D'une voix étranglée, René Badache, accompagnateur
d'Alex Métayer sur scène depuis trente ans, évoque en veste verte « l'éternel indigné », le
« sociologue », « l'ethnologue de l'absurde ». Il raconte leur première rencontre. « Nous avions
parlé de tout puis Alex s'est levé et m'a dit :
C'est bon, je t'engage. - Mais tu ne m'as même
pas entendu jouer ! - Je m'en fous, je crois qu'on va bien s'entendre
. » La dernière fois qu'il
l'a revu c'était le 16 février dernier à 18 h 30. « Il m'a dit :
à bientôt et ne renonce pas,
bats-toi
. »
« Alors chante Alex, chante ! »
A son tour, Agnès surmonte son émotion,
s'avance. « Je veux témoigner que j'ai passé les quinze dernières années de sa vie auprès d'un
sage. Un optimiste qui rassurait ses proches.

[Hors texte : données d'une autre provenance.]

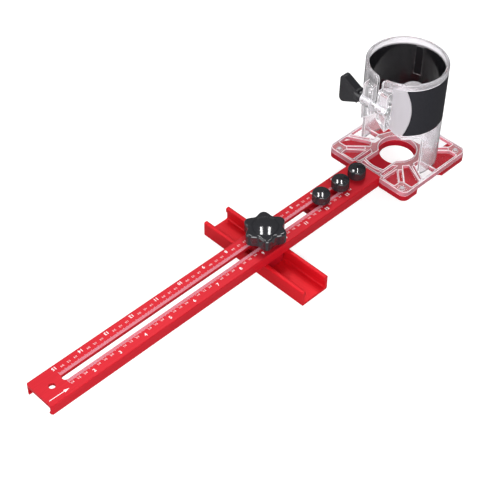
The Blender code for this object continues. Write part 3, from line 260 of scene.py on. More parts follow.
wire(grain, noise, "Fac", grain_out, "Mask")
wire(grain, bump, "Normal", grain_out, "Normal")


def toned(name, dark, light, scale, stretch, depth):
    """Return a material and its shader, coloured between two tones by the grain."""
    material = bpy.data.materials.new(name)
    material.use_nodes = True
    tree = material.node_tree
    shader = tree.nodes["Principled BSDF"]
    texture = tree.nodes.new("ShaderNodeGroup")
    texture.node_tree = grain
    texture.inputs["Scale"].default_value = scale
    texture.inputs["Stretch"].default_value = stretch
    texture.inputs["Depth"].default_value = depth
    blend = tree.nodes.new("ShaderNodeMix")
    blend.data_type = "RGBA"
    blend.inputs["A"].default_value = (*dark, 1)
    blend.inputs["B"].default_value = (*light, 1)
    wire(tree, texture, "Mask", blend, "Factor")
    tree.links.new(blend.outputs["Result"], shader.inputs["Base Color"])
    wire(tree, texture, "Normal", shader, "Normal")
    return material, shader


def grained(name, dark, light, roughness, scale, stretch, depth, metallic, shine):
    """Return an opaque finish whose colour runs between two tones with the grain."""
    material, shader = toned(name, dark, light, scale, stretch, depth)
    shader.inputs["Roughness"].default_value = roughness
    shader.inputs["Metallic"].default_value = metallic
    shader.inputs["Specular IOR Level"].default_value = shine
    return material


# %% [markdown]
# ### The opaque finishes
# Every surface below is a row of roughness, grain scale, stretch, depth, metal share and shine. The
# drawn ones have their grain stretched along the extrusion. The three inks differ only in tone,
# because the finer the print is, the more red the photograph mixes into it.

# %% Opaque finishes
EVEN = (1, 1, 1)
DRAWN_ARM = (0.42, 1400, (0.03, 1, 1), 0.00001, 0.35, 0.25)
DRAWN_FENCE = (0.42, 1400, (1, 0.03, 1), 0.00002, 0.35, 0.25)
MILLED = (0.42, 1200, EVEN, 0.00001, 0.35, 0.25)
GLOSSY = (0.09, 1500, EVEN, 0.000002, 0.0, 0.8)
SATIN = (0.32, 1500, EVEN, 0.000004, 0.0, 0.7)
MATT = (0.60, 1500, EVEN, 0.00006, 0.0, 0.2)
PLATED = (0.28, 900, EVEN, 0.00001, 0.6, 0.5)
PRINTED = (0.5, 2000, EVEN, 0.000005, 0.0, 0.5)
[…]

Avant de partir, il a dit
Je suis un oiseau
. Alors
chante Alex, chante ! »
L'accordéon joue « Minor Swing ». Les deux guitares ont le coeur tendre.
Agnès jette au ciel un nuage de roses, pleure à haute voix et s'enfuit cacher sa peine derrière
le corbillard. Dans un arbre, un oiseau chante.